The girl's name was Donna LaBriola, and what Peterson had seen through the window of the motor home was a face both pretty and compelling, with flashing brown eyes, a wide, ready smile and a strong chin. She also turned out to be a three-time national champion in freestyle artistic roller skating who had recently retired to coach the sport and was in Portland to judge a competition. After Portland, she went home to the L.A. suburb of Fountain Valley, where she works at the Fountain Valley Skating Center, owned by her father, Bob, a five-time national champion in dance skating.
Peterson, having qualified for the indoor nationals, went back to Tacoma and resumed training. He wrote to LaBriola every day, phoned more times than he could afford to, and they met again at the nationals in Lincoln. "I got her up to seven dates," he says. Six months later, in January of 1981, he moved to a tiny borrowed motor home in Anaheim, where in no time skates and skate wheels lay strewn about, ready to tumble the unwary, and bicycle tires dangled noose-like here and there. (Peterson had begun bike racing three times a week to supplement his training.) The place needed a woman's touch, but as Peterson always tells friends, "Donna and I don't live together, or anything like that. It wouldn't be right. It's just not the way I was brought up."
They do seem inseparable, though. At World Games I LaBriola said, "The first time I saw Tom skate I thought he had rockets in his legs." A week later, when Peterson left for Belgium and his third world championships, he assigned her the task of finding him a real apartment while he was gone. It should have been a castle; in Belgium he added four gold medals to his little Fort Knox, and it could easily have been six: twice, when he could have won, he let U.S. teammates do so instead. Then he returned to California, and a new two-room pad that all but broke him in three months. A part-time job as a bicycle mechanic barely paid the rent. He moaned, "What's a guy like me supposed to do? Companies are dying to put my name on their equipment, but I'm not supposed to make one cent from my sport. I'm a two-time world champion and I may have to go home and live with my mother."
But Bob Olson, a member of his cycling group, saved the day. Olson lived alone in a four-bedroom Los Alamitos split level, and last December Peterson moved in. The rent is low, a cliché of a California redwood whirlpool/hot tub percolates on the patio and the living room is a thicket of barbells and weight benches. But the real muscle bombing takes place under the hard eye of another cycling buddy, a 67-year-old paragon of fitness named Phil Guarnaccia, who owns Brea's PG Industrial Electric. For 17½ years Guarnaccia has had a standing offer of $5,000 to anyone who can match his calisthenics and weight-training routines. To date, more than 171 consecutive failures have been recorded, most of them by disbelieving cyclists, college football players and track athletes. Peterson, by no means devoted to iron pills, lasted 20 minutes, one of the better performances, and Guarnaccia says of him, "I find Tom to be a very refreshing guy, and I hate young people—I go out of my way to thrash them, in bike racing and weightlifting. The reason I don't like them is that they're wasting their lives away. Look at our national cycling champions. These young folks are training for an Olympic event, just to go over and compete. They're not up to world standards, and you're nothing until you're a world-beater. But Tom Peterson is an exception to the rule."

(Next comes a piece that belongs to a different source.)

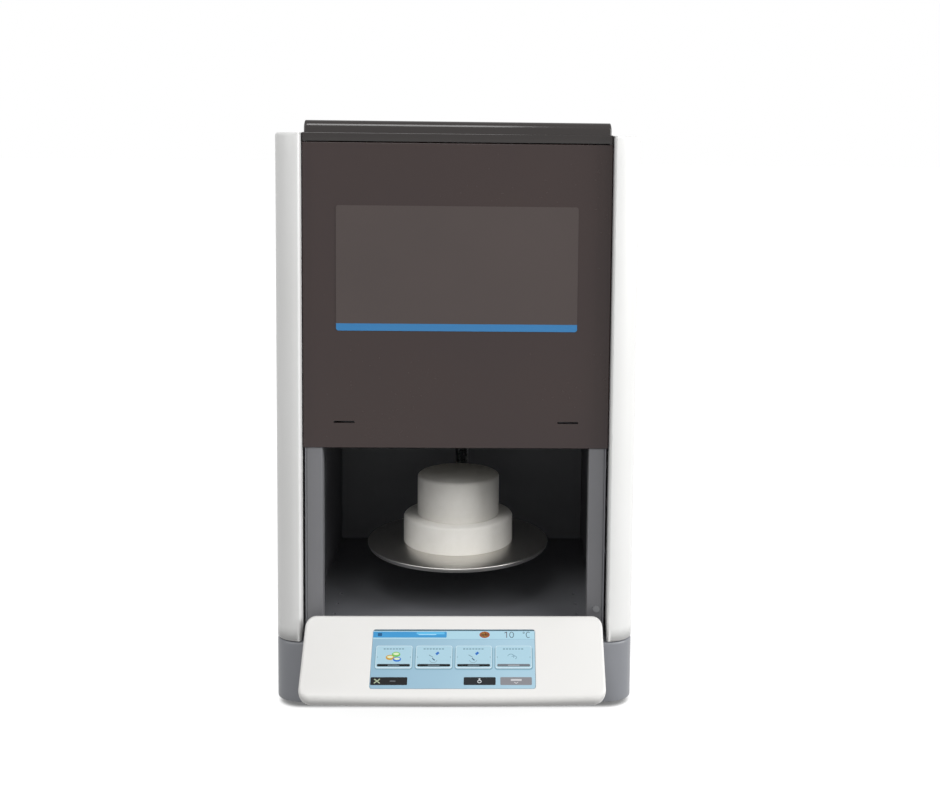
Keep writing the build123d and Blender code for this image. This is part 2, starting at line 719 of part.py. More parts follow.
blade_count = 7
rotor = Pos(0, fan_y + 5, 0) * facing_back * bar_up(0, 0, 0, 14, hub_r, 2 * blade_count)
blade_root = hub_r - 1.5
blade_tip = fan_in - 1.5
blade = Pos((blade_root + blade_tip) / 2, fan_y + 12, 0) * Rot(-38, 0, 0) * Box(blade_tip - blade_root, 1.4, 18)
for k in range(blade_count):
    rotor += Rot(0, 360 / blade_count * k, 0) * blade
rotor = Pos(0, 0, fan_z) * rotor
rotor -= rod_back(0, fan_z, fan_y + 4, fan_y + 16.5, pin_r + bore_gap)
save("fan_rotor", rotor)

# =====================================================================
# Lift: frame with two plates, guide rods, screw motor
# =====================================================================

spine_y = (lift_y + 40.0, lift_y + 43.0)
lift_half = 61.0
plate_front = lift_y - 29
side_profile = [
    (back_y, tray_top), (back_y, tray_top + 3), (spine_y[1], tray_top + 3), (spine_y[1], lift_top),
    (plate_front, lift_top), (plate_front, lift_top - plate_thick), (spine_y[0], lift_top - plate_thick),
    (spine_y[0], plate_low + plate_thick), (plate_front, plate_low + plate_thick), (plate_front, plate_low),
    (spine_y[0], plate_low), (spine_y[0], tray_top),
]
lift_frame = side_view(side_profile, -lift_half, lift_half)
lift_frame -= block(-34, 34, spine_y[0] - 1, spine_y[1] + 1, 110, 270)
switch_room = 5.0
for s in (-1, 1):
    rib = [(spine_y[0], plate_low), (spine_y[0], plate_low - 34), (plate_front + 8, plate_low)]
    x = s * (lift_half - 2)
    lift_frame += side_view(rib, x - 2, x + 2)
lift_frame -= block(
    switch_x - switch_half_x - switch_room, switch_x + switch_half_x + switch_room,
    body_back - switch_depth - switch_room, body_back,
    socket_z - switch_half_z - switch_room, socket_z + switch_half_z + switch_room)
bearing_r = 14.0
pilot_r = 19.0
lift_frame -= bar_up(0, lift_y, lift_top - plate_thick - 1, lift_top + 1, bearing_r)
lift_frame -= bar_up(0, lift_y, plate_low - 1, plate_low + plate_thick + 1, pilot_r)
save("lift_frame", lift_frame)

rods = [rod_up(s * rod_x_pos, lift_y, plate_low + plate_thick, lift_top - plate_thick, rod_r) for s in (-1, 1)]
save("guide_rods", whole(rods))

motor_half = 28.5
motor_low = tray_top + 3.0
motor_box = block(-motor_half, motor_half, lift_y - motor_half, lift_y + motor_half, motor_low, plate_low)
motor = chamfer(motor_box.edges().filter_by(Axis.Z), 4.0)
past = motor_half + 1
waist = block(-past, past, lift_y - past, lift_y + past, motor_low + 14, plate_low - 12)
stack = motor_half - 1
core_block = block(-stack, stack, lift_y - stack, lift_y + stack, motor_low, plate_low)
motor -= waist - chamfer(core_block.edges().filter_by(Axis.Z), 7.0)
motor += bar_up(0, lift_y, plate_low - 1, plate_low + plate_thick, pilot_r)
screw_low = motor_low + 12
motor -= bar_up(0, lift_y, screw_low - 1, lift_top, screw_r + 1.0)
save("lift_motor", motor)

bearing = bar_up(0, lift_y, lift_top - plate_thick, lift_top + 1, bearing_r)
bearing -= rod_up(0, lift_y, lift_top - 10, lift_top + 5, screw_r + bore_gap)
save("screw_bearing", bearing)

screw = rod_up(0, lift_y, screw_low, lift_top + 8, screw_r)
flat_low = lift_top + 4
for x0, x1 in ((-8, -4.8), (4.8, 8)):
    screw -= block(x0, x1, lift_y - 8, lift_y + 8, flat_low, flat_low + 6)
save("lead_screw", screw)

switch_z = (carriage_low + carriage_h / 2, carriage_low + carriage_h / 2 + lift_travel)
micro = []
for z in switch_z:
    case = block(52, 62, spine_y[0] - 12, spine_y[0], z - 8, z + 12)
    lever_y = spine_y[0] - 12
    lever_points = [(lever_y, z + 9), (lever_y - 6, z - 4), (lever_y - 5.2, z - 4), (lever_y + 1, z + 10)]
    micro.append(case + side_view(lever_points, 54, 60))
save("limit_switches", whole(micro))

# =====================================================================
# Moving group: carriage, bushes, nut, arm, hub, steel table, fibre hearth
# =====================================================================

carriage_top = carriage_low + carriage_h
carriage_front = lift_y - carriage_half_y
carriage_half = 58.0
bush_r = 10.5
nut_r = 11.0
carriage = block(
    -carriage_half, carriage_half, carriage_front, lift_y + carriage_half_y, carriage_low, carriage_top)
carriage = chamfer(carriage.edges().filter_by(Axis.Z), 3.0)
for s in (-1, 1):
    carriage -= bar_up(s * rod_x_pos, lift_y, carriage_low - 1, carriage_top + 1, bush_r)
    pocket_x = s * 23
    carriage -= block(
        pocket_x - 7, pocket_x + 7, carriage_front + 18, lift_y + 20, carriage_low - 1, carriage_top + 1)
carriage -= bar_up(0, lift_y, carriage_low - 1, carriage_top + 1, nut_r)
save("lift_carriage", carriage)

bushes = []
for s in (-1, 1):
    bush = bar_up(s * rod_x_pos, lift_y, carriage_low, carriage_top, bush_r)
    bushes.append(bush - rod_up(s * rod_x_pos, lift_y, carriage_low - 1, carriage_top + 1, rod_r + bore_gap))
save("carriage_bushes", whole(bushes))

nut_flange = 5.0
nut = bar_up(0, lift_y, carriage_low - nut_flange, carriage_low, 15.5, 12)
nut += bar_up(0, lift_y, carriage_low, carriage_low + 30, nut_r)
nut -= rod_up(0, lift_y, carriage_low - 10, carriage_top, screw_r + bore_gap)
save("lead_nut", nut)

arm_root = 8.0
arm_profile = [
    (hearth_y - 30, arm_top), (hearth_y - 30, arm_top - 8), (hearth_y - 24, arm_top - 12),
    (hearth_y + 40, arm_top - 14), (bay_back + 12, carriage_low + 2), (carriage_front, carriage_low + 2),
    (carriage_front, carriage_top - 2), (carriage_front - arm_root, carriage_top - 2), (bay_back + 14, arm_top),
]
arm = side_view(arm_profile, -arm_half, arm_half)
arm += block(-26, 26, carriage_front - arm_root, carriage_front, carriage_low + 2, carriage_top - 2)
for sx in (-1, 1):
    for z in (carriage_low + 10, carriage_top - 10):
        bolt_head = Rot(90, 0, 0) * bar_up(0, 0, 0, 4, 5.0, 6)
        arm += Pos(sx * 17, carriage_front - arm_root, z) * bolt_head
save("lift_arm", arm)

disc_low = disc_top - disc_thick
hub_r_low = 30.0
hub_flare = 2.4
table_hub = bar_up(0, hearth_y, arm_top, arm_top + hub_flare, hub_r_low, 24)
table_hub += bar_up(0, hearth_y, arm_top + hub_flare, disc_low, hub_r_low + 5.0, 24)
save("table_hub", table_hub)

rim_low = disc_top - disc_rim
rim_points = [(0, disc_low), (disc_r - 2.6, disc_low), (disc_r, rim_low), (disc_r, disc_top), (0, disc_top)]
table = revolve(Plane.XZ * make_face(Polyline(*rim_points, close=True)), axis=Axis.Z)
save("table_disc", Pos(0, hearth_y, 0) * table)

lower_top = disc_top + lower_h
upper_top = lower_top + upper_h
save("hearth_lower", rod_up(0, hearth_y, disc_top, lower_top, lower_r))
save("hearth_upper", rod_up(0, hearth_y, lower_top, upper_top, upper_r))
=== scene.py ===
import math

import bmesh
import bpy
import numpy as np
from mathutils import Matrix, Vector


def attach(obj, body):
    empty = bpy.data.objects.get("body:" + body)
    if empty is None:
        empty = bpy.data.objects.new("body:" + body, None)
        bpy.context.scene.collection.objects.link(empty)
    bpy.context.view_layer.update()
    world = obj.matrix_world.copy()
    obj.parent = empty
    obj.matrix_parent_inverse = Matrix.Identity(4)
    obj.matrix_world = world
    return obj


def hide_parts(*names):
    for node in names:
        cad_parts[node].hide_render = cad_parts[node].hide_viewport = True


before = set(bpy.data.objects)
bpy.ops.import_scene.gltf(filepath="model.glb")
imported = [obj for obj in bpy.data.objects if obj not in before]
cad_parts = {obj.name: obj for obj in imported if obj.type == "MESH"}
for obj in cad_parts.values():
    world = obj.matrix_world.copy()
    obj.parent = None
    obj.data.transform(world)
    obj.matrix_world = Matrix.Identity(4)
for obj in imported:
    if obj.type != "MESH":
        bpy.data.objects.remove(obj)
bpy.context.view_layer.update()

# ---------------------------------------------------------------------
# Rubber feet: four moulded buttons pushed into the base tray. Soft black
# rubber, dull.
# ---------------------------------------------------------------------
MM = 0.001
PANEL_Y = -165.3474    # where the front panel's face lies in the frame; sizes below are counted from it


def put(points):
    """Millimetres counted from the front panel's face, turned to metres in the frame."""
    return (np.asarray(points, float) + (0, PANEL_Y, 0)) * MM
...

Which brings us back to Oaks Amusement Park, where Peterson won two individual events and was a member of five winning relay teams. He clinched his second Pacific Coast seniors title early in the competition. When the final of the four-man 4,000-meter relay race was about to begin, he was saying, "I can go out there, make it a crowd-pleaser and have everyone screaming. Or I can go out and make it boring. What should I do?"
"What do you think?" came the reply.
"O.K.," he said, "I'll be at the front, lapping dudes."